By placing more local brands on their shelves, retailers can push up the quantity of domestically manufactured clothes sold to South African shoppers. At the moment, about 30% of locally sold clothing is manufactured by domestic players, implying that 70% of the demand is taken up by imports. Some of these imports are smuggled into the country illegally.
The government must do everything in its power to manage uncompetitive behaviour locally, and the threat posed by illegal imports, so that our companies can compete on an equal footing.
Unfair business practices are not only the preserve of illicit importers. Large domestic companies also play fast and loose with competition laws by engaging in unfair market practices against smaller players. The Competition Commission has to step in to stamp out the problem, in order to level the playing field for all industry participants.

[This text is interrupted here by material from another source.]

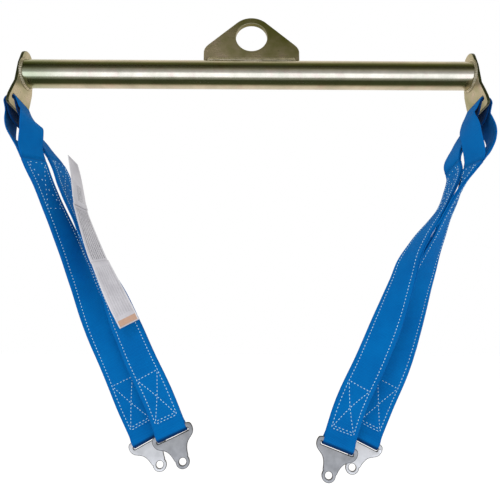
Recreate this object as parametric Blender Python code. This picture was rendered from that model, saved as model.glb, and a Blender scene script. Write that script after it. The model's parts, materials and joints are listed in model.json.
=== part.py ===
"""Lifting spreader bar: a round tube with a lifting eye and two slotted end plates, and four
webbing slings that hang from the slots in two nested pairs, each with a small steel end link.

Dimensions are in millimetres and angles in degrees. The origin is the centre of the eye's hole,
+X runs along the bar, +Y to the back and +Z up.
"""

import math

import bmesh
import bpy
import numpy as np
from mathutils import Vector
from mathutils.geometry import tessellate_polygon

MM = 0.001
GAP = 0.3  # between pieces that touch

# Bar
AXIS_Z = -71.0  # of the tube, below the eye's hole
BAR_MID_X = -5.0  # the eye is welded a little off the middle
TUBE_R = 23.0
TUBE_WALL = 3.0
TUBE_HALF = 375.0
TUBE_SIDES = 64
WELD_SIDES = 48

# Lifting eye
EYE_T = 8.0
EYE_HOLE_R = 27.0
EYE_CROWN_R = 38.0
EYE_HALF_BASE = 81.5
EYE_SHOULDER = (74.0, -14.8)  # where the sloping side ends, before its rounded corner
EYE_CORNER = ((77.5, -18.5), (80.3, -23.0), (81.5, -28.0))  # the rounded corner, down to the side
EYE_FOOT = 3.0  # chamfer at the base
WELD_LEG = 8.0
WELD_INSET = 6.0  # of the eye's welds from the ends of its base
END_WELD_LEG = 4.0

# End plates: half-width against height over the tube's axis
PLATE_T = 5.0
PLATE_SIDE = (
    (17.0, 26.0), (22.0, 8.0), (23.8, -10.0), (25.5, -27.0), (28.5, -42.0), (30.3, -54.0),
    (30.3, -62.0), (28.3, -66.5), (24.0, -68.5),
)
PLATE_TOP = 40.0
BEND_Z = -27.0
FLARE = 11.0
SLOT_HALF = 23.8
SLOT_TOP = -50.2
SLOT_CORNER = 1.4
SLOT_BAR_Z = -62.0  # middle of the lower bar, where the slings turn
SLOT_BAR_HALF = 4.5

# Webbing
WEB_W = 44.5
PLY = 2.5
COVER_R = 8.55  # inner radius of the loop that lies on top
NESTED_R = 5.65  # inner radius of the loop under it
EYE_LOOP_END = 104.0
LOOP_STEP = 8.0  # between the sections of an eye loop
FOLD_AT = 430.0  # along each sling, where its tail folds
SLEEVE_HALF = 2.7
END_LOOP = 16.0  # plain webbing above the link's bar
# Section of a sleeve, as shares of half its width and half its thickness
SLEEVE_SECTION = (
    (-1, -0.5), (-0.62, -1), (0.62, -1), (1, -0.5), (1, 0.5), (0.62, 1), (-0.62, 1), (-1, 0.5),
)
SLEEVE_THIN = 0.8  # thickness factor at the sleeve's upper end
UPPER_STEP = 14.0  # between the sections of an upper sleeve
TAIL_STEP = 20.0  # between the sections of a tail
# Rounded end of a tail at the fold: distance and thickness, as shares of half the sleeve
TAIL_NOSE = ((-1.0, 0.25), (-0.88, 0.5), (-0.5, 0.86), (0.0, 1.0))
LINK_LOOP_R = 4.1

# Openings of an eye loop: distance along the sling, outer and inner ply off its centreline
COVER_OPENING = {
    "left": ((12, 10.2, 11.4), (34, 12.5, 17.5), (54, 11.5, 20), (72, 7, 14), (88, 2.8, 4.4)),
    "right": ((12, 10.2, 11.4), (34, 13.5, 16), (54, 15, 16), (72, 13, 12.5), (88, 7, 7)),
}
NESTED_OPENING = ((12, 6.8, 6.8), (34, 6.0, 6.0), (54, 4.6, 4.6), (72, 3.4, 3.4), (88, 2.0, 2.0))

# Each sling from its slot: drop, distance inwards, depth, and turn (90 across the bar, 0 or 180
# facing the front). The last row is the middle of its link's bar.
COURSES = {
    "left_outer": (
        (0, 0, 0, 90), (9, 3, 0, 90), (18, 6, 0, 88), (58, 26, -13, 64), (100, 45, -13, 59),
        (149, 69, -12, 66), (196, 91, -6, 62), (227, 105, 0, 55), (257, 118, 4, 50),
        (291, 133, 7, 40), (364, 165, 8, 14), (407, 187, 8, 3), (470, 218, 8, 0),
        (514, 242, 8, 0),
    ),
    "left_inner": (
        (0, 0, 0, 90), (9, 3, 0, 90), (18, 6, 0, 90), (54, 34, 31, 84), (80, 56, 36, 78),
        (138, 87, 19, 82), (167, 100, 10, 90), (194, 113, 2, 100), (228, 129, -6, 111),
        (260, 150, -11, 126), (291, 172, -11, 144), (364, 209, -9, 173), (407, 230, -8, 180),
        (459, 258, -8, 180), (505, 279, -8, 180),
    ),
    "right_outer": (
        (0, 0, 0, 90), (9, 3, 0, 90), (18, 6, 0, 90), (58, 14, -14, 78), (96, 23, -14, 74),
        (122, 38, -14, 88), (146, 51, -12, 108), (193, 75, -5, 121), (224, 88, 2, 131),
        (255, 102, 6, 145), (286, 116, 8, 158), (362, 145, 8, 176), (406, 162, 8, 180),
        (471, 195, 8, 180), (516, 217, 8, 180),
    ),
    "right_inner": (
        (0, 0, 0, 90), (9, 3, 0, 90), (18, 6, 0, 90), (52, 23, 30, 88), (77, 36, 35, 82),
        (105, 38, 29, 86), (135, 52, 19, 90), (164, 69, 10, 92), (191, 90, 3, 84),
        (225, 118, -5, 73), (258, 139, -10, 62), (289, 151, -9, 54), (363, 183, -8, 22),
        (406, 204, -8, 10), (473, 239, -8, 2), (521, 257, -8, 0),
    ),
}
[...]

Eliminating illegal imports and unfair competition will stimulate growth and encourage localisation, which will in turn have positive spin-offs for the entire TCLF sector.
The sector also needs to look from within for strength. To be globally competitive, money and resources will have to be spent on training, research and development, and innovation. Our bright young minds in the sector must be taken through rigorous internships and apprenticeships to equip them with experience and confidence.
Developing the next generation of talent and fashion products will require close collaboration between the TCLF industry, higher learning institutions, government, and research institutes such as the Council for Scientific and Industrial Research (CSIR). In all our hands lies the future of this vital industry, and, in the end, millions will benefit. We have the opportunity to be fashion victors, rather than fashion victims.
- Dr. Vuyokazi (Vuyo) Mahlati is the Founder and Social Entrepreneur leading Ivili Loboya Wool Processing Hub. She is also the President of the African Farmers Association of South Africa (AFASA).